» **SOURCE DATA**

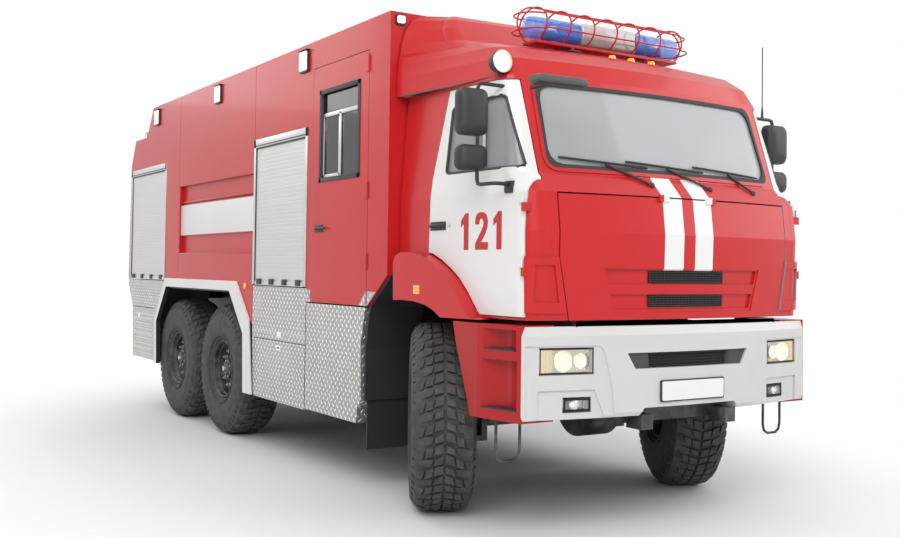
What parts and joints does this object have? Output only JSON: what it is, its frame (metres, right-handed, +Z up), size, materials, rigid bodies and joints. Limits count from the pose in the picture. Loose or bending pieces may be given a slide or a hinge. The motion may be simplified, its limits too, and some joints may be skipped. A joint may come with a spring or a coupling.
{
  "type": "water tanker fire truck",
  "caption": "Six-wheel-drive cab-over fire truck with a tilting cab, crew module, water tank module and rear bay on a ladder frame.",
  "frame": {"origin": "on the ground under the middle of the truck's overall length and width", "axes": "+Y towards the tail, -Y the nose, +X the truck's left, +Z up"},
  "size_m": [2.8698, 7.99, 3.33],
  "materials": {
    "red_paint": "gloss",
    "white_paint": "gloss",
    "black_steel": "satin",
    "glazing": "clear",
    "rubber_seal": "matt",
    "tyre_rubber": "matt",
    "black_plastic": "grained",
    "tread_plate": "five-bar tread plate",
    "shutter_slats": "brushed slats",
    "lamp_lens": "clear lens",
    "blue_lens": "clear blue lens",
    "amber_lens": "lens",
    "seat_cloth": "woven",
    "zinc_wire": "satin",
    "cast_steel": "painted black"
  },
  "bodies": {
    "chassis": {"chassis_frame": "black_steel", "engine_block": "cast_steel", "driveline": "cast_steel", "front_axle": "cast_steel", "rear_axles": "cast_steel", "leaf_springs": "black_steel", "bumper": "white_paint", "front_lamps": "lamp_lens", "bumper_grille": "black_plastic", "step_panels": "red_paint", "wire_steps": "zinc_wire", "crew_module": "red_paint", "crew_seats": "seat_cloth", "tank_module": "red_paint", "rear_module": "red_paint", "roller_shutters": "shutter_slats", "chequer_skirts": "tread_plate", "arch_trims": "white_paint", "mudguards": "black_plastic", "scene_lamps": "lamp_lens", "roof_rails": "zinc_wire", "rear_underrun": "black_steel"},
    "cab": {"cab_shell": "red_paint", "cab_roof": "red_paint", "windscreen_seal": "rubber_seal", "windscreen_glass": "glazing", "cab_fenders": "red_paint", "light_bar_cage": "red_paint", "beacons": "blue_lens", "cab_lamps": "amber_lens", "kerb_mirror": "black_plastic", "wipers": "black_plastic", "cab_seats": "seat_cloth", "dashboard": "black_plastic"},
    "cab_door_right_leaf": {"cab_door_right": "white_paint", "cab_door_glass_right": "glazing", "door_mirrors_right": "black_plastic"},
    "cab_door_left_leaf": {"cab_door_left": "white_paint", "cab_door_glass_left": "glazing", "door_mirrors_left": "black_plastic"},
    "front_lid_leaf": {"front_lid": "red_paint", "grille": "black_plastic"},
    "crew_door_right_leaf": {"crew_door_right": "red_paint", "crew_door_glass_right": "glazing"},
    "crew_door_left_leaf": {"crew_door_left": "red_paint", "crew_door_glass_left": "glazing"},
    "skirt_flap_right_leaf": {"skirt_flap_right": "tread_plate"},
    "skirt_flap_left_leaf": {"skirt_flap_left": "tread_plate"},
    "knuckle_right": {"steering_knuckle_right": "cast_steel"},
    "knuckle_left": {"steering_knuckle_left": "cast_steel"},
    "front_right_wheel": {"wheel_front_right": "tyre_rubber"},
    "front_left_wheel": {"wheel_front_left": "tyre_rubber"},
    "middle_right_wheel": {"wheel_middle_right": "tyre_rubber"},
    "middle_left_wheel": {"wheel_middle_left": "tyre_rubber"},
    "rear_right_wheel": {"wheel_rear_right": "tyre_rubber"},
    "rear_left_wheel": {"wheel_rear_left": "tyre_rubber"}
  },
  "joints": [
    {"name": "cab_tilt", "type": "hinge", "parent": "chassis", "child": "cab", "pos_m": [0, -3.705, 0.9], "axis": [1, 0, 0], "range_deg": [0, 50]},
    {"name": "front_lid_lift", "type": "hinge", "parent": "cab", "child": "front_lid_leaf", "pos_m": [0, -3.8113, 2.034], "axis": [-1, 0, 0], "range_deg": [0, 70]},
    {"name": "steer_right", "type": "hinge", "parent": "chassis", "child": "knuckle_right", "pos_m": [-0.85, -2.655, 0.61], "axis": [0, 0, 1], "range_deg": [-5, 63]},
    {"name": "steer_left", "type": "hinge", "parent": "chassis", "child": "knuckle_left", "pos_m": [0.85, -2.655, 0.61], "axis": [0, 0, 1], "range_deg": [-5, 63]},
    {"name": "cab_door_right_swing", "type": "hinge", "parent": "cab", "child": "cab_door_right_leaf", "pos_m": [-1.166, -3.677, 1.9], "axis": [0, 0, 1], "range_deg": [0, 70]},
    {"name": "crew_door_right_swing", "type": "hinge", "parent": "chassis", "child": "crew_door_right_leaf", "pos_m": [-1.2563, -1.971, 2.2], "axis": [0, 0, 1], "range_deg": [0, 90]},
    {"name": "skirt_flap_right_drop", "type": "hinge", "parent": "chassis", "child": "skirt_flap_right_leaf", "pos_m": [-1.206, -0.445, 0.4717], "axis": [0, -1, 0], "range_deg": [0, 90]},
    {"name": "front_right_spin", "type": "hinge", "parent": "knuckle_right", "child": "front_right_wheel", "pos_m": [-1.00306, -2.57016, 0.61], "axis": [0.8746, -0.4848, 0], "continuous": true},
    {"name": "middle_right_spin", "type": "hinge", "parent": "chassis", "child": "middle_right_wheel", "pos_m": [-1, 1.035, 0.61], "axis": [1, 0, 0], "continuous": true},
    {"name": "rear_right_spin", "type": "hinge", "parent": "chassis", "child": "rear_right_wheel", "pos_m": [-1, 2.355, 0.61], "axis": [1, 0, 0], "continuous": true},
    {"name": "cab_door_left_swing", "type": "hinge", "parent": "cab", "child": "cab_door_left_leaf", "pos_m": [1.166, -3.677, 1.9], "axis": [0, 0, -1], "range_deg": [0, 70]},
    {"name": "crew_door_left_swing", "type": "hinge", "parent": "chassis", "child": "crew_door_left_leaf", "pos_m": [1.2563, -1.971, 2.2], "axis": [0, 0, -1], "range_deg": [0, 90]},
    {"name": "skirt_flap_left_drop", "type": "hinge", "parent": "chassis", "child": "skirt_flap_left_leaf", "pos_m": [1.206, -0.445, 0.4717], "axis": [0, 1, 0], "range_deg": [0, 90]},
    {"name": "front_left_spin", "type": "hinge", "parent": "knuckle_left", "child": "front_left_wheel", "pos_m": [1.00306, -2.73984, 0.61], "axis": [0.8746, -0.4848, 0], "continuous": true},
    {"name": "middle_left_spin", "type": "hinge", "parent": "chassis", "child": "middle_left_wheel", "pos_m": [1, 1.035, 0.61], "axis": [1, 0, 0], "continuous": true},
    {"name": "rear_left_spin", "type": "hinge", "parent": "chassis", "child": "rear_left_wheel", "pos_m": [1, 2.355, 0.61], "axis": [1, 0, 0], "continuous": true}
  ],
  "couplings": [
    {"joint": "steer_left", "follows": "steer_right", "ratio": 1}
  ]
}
* * *
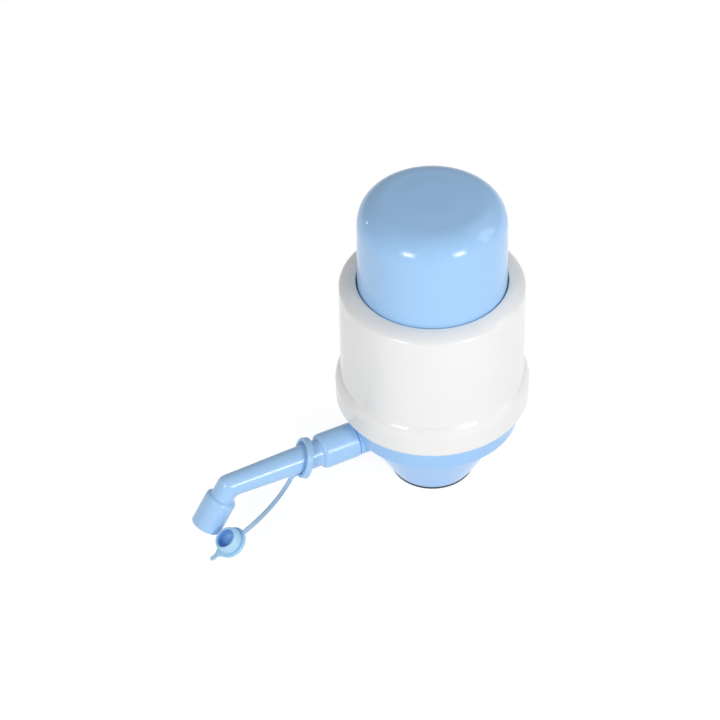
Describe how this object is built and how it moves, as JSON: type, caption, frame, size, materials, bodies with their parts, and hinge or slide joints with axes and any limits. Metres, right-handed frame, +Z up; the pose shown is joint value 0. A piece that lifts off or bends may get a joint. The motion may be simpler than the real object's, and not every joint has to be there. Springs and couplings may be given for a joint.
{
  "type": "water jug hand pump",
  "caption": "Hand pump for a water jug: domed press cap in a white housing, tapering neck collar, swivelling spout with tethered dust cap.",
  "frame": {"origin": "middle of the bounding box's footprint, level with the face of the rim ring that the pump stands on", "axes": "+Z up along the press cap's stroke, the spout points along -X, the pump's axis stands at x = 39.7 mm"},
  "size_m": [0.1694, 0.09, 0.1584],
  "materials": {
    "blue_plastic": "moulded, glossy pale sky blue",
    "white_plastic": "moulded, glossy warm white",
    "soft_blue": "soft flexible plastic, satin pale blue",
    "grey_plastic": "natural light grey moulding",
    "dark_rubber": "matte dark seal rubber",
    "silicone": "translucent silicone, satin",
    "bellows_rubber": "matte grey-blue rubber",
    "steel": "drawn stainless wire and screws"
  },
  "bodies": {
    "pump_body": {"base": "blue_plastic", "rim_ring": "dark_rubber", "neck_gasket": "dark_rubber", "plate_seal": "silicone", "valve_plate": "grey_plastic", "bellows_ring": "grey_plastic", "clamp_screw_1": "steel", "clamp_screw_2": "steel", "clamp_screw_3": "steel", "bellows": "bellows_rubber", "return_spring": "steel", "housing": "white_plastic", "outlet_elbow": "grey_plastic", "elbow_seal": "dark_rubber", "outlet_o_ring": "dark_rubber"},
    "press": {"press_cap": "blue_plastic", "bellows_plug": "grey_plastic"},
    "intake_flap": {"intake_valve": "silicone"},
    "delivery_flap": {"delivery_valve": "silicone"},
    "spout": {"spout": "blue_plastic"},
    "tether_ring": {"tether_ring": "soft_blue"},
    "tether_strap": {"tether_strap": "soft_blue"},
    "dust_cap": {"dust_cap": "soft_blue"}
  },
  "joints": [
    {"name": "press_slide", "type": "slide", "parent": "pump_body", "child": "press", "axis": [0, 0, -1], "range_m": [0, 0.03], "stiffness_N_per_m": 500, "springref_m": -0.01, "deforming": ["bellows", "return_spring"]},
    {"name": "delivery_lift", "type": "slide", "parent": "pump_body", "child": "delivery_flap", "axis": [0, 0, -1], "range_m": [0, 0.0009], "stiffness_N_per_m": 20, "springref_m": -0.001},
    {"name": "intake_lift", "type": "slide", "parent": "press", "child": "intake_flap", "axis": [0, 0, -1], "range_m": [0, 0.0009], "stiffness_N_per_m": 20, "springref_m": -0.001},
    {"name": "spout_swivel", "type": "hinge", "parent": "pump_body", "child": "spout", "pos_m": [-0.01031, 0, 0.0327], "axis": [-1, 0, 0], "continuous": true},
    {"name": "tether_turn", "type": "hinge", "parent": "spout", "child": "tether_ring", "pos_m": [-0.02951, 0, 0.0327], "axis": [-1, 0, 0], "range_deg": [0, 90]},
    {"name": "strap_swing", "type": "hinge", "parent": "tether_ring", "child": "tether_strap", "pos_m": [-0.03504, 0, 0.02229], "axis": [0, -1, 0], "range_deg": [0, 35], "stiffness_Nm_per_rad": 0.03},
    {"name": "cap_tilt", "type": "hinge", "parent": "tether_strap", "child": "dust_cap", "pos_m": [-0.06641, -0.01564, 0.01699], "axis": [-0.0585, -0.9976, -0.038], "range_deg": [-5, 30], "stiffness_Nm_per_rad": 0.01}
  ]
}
--
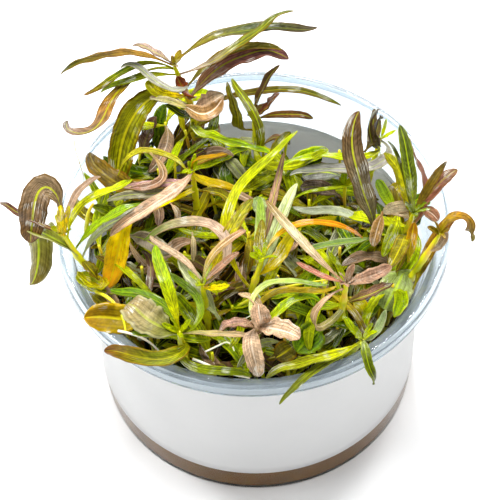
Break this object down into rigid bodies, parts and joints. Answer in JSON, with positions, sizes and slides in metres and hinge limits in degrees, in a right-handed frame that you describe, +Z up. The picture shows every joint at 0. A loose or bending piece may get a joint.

» **TASK TO CARRY OUT**
What is the number of lines in the data that hold the string "pose"? Answer with the number only.

» **WRITTEN SOLUTION**
2